*Exercise prompt*. Quote exactly the lines from the line containing "for place, z" to the line containing "before = set(bpy.data.objects)", both lines included, please, and nothing more.

*Dataset content*.
====================
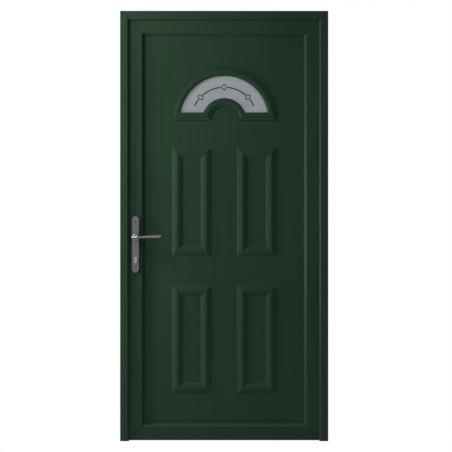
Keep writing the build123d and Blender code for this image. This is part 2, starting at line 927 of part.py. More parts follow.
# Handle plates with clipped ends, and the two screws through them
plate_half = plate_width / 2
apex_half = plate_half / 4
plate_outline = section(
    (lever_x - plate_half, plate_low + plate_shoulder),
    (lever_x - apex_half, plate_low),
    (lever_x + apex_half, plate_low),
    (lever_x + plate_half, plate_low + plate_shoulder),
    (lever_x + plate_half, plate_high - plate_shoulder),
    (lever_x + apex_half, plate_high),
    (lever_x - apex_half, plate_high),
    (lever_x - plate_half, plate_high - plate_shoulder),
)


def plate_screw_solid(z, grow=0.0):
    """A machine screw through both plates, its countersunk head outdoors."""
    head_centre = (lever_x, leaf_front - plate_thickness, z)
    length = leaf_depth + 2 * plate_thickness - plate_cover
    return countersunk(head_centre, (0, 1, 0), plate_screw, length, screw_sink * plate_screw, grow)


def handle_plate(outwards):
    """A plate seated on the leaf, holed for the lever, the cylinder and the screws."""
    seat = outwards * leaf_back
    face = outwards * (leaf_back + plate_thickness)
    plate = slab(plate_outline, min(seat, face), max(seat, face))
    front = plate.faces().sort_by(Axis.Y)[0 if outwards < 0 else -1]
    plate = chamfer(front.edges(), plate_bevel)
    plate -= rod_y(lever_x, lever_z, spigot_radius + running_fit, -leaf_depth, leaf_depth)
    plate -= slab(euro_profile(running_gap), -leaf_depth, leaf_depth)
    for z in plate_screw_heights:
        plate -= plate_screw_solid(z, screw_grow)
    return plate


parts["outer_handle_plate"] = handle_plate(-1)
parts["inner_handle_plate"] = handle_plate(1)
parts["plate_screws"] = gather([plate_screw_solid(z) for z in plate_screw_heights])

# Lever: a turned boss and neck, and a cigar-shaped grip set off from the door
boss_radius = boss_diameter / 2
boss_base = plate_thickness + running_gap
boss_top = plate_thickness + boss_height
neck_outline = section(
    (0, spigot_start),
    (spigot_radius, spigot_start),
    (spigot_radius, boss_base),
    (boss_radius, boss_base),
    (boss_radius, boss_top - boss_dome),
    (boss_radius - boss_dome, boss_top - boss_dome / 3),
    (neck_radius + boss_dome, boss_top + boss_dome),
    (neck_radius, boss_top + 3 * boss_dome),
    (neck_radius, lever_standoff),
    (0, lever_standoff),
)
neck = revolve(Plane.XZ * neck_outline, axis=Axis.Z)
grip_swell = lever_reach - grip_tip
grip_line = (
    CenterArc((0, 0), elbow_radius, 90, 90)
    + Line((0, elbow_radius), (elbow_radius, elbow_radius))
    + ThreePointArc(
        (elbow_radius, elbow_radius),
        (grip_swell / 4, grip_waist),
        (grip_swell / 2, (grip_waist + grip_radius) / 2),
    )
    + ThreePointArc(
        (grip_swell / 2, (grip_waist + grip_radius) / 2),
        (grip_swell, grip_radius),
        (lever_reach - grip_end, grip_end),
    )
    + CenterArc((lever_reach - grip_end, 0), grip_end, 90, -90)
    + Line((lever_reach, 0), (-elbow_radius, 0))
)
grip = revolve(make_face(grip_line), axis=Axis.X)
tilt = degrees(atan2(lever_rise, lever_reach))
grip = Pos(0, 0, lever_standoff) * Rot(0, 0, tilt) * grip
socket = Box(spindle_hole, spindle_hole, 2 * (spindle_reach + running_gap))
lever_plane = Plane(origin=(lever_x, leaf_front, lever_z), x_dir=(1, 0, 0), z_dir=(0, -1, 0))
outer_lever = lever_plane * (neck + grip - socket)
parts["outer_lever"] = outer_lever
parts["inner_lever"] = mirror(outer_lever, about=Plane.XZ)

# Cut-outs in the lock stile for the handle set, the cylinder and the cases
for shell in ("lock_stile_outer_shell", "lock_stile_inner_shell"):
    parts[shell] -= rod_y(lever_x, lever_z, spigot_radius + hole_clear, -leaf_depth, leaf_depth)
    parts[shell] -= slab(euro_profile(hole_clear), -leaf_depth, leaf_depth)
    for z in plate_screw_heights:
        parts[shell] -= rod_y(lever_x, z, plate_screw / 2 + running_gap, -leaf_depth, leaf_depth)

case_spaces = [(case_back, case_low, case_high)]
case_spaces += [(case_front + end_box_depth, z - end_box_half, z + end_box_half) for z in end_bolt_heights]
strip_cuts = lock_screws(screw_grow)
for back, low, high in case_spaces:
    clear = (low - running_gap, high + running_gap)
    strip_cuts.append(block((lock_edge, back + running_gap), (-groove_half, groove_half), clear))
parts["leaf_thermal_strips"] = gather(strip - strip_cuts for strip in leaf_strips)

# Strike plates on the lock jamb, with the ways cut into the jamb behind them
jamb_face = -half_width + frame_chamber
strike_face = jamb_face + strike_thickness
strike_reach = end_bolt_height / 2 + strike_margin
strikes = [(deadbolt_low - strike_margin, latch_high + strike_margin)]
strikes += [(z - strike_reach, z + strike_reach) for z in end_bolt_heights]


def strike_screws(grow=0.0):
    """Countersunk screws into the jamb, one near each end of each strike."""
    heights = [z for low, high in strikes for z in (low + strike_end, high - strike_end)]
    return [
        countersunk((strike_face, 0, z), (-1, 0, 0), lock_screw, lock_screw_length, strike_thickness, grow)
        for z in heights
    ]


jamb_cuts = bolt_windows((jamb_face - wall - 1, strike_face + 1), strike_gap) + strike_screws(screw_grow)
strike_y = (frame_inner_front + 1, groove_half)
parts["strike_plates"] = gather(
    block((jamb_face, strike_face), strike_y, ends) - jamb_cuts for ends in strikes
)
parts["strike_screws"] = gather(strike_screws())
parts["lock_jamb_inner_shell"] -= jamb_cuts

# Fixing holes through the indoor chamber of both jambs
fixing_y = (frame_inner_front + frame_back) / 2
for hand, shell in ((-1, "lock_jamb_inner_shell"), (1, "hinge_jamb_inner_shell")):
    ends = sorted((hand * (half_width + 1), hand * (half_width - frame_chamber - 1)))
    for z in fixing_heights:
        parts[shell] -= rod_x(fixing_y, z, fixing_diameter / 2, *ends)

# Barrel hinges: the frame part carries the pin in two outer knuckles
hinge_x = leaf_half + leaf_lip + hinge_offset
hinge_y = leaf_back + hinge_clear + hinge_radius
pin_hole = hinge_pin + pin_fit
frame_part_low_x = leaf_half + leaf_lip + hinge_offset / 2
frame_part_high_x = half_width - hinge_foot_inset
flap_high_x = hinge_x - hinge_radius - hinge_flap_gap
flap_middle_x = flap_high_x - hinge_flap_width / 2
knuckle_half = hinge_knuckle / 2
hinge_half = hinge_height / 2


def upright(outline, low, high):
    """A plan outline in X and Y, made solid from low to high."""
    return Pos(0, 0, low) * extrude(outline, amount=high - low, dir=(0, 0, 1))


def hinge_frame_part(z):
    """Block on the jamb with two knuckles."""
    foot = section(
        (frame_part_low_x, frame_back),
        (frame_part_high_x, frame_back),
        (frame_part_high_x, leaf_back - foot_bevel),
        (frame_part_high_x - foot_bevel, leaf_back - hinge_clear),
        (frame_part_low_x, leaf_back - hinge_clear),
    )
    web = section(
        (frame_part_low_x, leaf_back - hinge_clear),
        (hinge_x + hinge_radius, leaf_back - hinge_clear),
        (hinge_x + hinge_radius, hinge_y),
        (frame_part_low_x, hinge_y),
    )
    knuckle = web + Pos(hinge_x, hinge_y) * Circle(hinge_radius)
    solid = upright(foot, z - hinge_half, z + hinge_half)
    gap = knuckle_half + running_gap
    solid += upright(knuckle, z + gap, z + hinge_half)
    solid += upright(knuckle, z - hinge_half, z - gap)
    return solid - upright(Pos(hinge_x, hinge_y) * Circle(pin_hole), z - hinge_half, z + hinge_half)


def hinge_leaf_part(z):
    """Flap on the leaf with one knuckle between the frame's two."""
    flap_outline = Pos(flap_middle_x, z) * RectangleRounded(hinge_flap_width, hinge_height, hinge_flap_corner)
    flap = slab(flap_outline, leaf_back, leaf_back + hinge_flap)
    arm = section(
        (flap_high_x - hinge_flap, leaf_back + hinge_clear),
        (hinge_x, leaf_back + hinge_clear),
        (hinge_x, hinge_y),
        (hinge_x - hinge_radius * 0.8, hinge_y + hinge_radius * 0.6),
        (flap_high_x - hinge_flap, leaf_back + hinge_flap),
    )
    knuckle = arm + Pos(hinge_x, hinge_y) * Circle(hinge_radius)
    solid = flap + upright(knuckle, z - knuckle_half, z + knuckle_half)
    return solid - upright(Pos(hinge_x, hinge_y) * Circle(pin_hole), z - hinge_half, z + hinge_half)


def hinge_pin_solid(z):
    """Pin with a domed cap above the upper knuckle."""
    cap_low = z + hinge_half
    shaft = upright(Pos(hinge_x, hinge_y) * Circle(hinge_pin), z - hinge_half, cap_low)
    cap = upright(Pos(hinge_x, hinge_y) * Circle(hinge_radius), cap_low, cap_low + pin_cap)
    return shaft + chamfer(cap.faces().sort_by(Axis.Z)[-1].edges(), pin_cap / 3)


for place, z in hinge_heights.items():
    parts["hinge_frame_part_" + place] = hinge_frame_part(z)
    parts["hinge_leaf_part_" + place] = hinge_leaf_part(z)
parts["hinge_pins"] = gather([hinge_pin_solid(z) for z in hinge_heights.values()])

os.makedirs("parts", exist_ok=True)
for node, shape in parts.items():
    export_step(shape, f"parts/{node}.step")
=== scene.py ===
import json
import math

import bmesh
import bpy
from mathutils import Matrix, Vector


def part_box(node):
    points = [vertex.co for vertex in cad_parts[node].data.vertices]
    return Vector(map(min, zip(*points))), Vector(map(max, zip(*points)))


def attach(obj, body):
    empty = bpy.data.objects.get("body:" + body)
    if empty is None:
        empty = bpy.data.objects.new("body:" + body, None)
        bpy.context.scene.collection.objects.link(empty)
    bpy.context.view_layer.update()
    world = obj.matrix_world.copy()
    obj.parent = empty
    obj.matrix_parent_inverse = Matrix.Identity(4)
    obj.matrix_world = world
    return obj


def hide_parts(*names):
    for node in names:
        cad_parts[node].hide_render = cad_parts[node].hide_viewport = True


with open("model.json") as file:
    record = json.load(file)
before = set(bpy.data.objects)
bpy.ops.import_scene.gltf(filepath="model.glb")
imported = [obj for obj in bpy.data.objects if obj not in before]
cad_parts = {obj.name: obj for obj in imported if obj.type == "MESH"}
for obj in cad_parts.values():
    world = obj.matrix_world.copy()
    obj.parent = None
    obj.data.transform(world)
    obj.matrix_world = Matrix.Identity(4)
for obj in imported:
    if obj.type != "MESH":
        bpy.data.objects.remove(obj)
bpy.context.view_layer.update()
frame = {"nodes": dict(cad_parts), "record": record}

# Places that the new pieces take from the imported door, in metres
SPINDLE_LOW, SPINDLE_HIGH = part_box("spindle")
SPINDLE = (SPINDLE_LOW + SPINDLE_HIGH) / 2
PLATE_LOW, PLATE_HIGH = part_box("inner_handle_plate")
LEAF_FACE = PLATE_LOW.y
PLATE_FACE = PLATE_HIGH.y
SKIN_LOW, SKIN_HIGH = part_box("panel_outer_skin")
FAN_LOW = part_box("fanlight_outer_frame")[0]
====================
*Solved problem*.
for place, z in hinge_heights.items():
    parts["hinge_frame_part_" + place] = hinge_frame_part(z)
    parts["hinge_leaf_part_" + place] = hinge_leaf_part(z)
parts["hinge_pins"] = gather([hinge_pin_solid(z) for z in hinge_heights.values()])

os.makedirs("parts", exist_ok=True)
for node, shape in parts.items():
    export_step(shape, f"parts/{node}.step")
=== scene.py ===
import json
import math

import bmesh
import bpy
from mathutils import Matrix, Vector


def part_box(node):
    points = [vertex.co for vertex in cad_parts[node].data.vertices]
    return Vector(map(min, zip(*points))), Vector(map(max, zip(*points)))


def attach(obj, body):
    empty = bpy.data.objects.get("body:" + body)
    if empty is None:
        empty = bpy.data.objects.new("body:" + body, None)
        bpy.context.scene.collection.objects.link(empty)
    bpy.context.view_layer.update()
    world = obj.matrix_world.copy()
    obj.parent = empty
    obj.matrix_parent_inverse = Matrix.Identity(4)
    obj.matrix_world = world
    return obj


def hide_parts(*names):
    for node in names:
        cad_parts[node].hide_render = cad_parts[node].hide_viewport = True


with open("model.json") as file:
    record = json.load(file)
before = set(bpy.data.objects)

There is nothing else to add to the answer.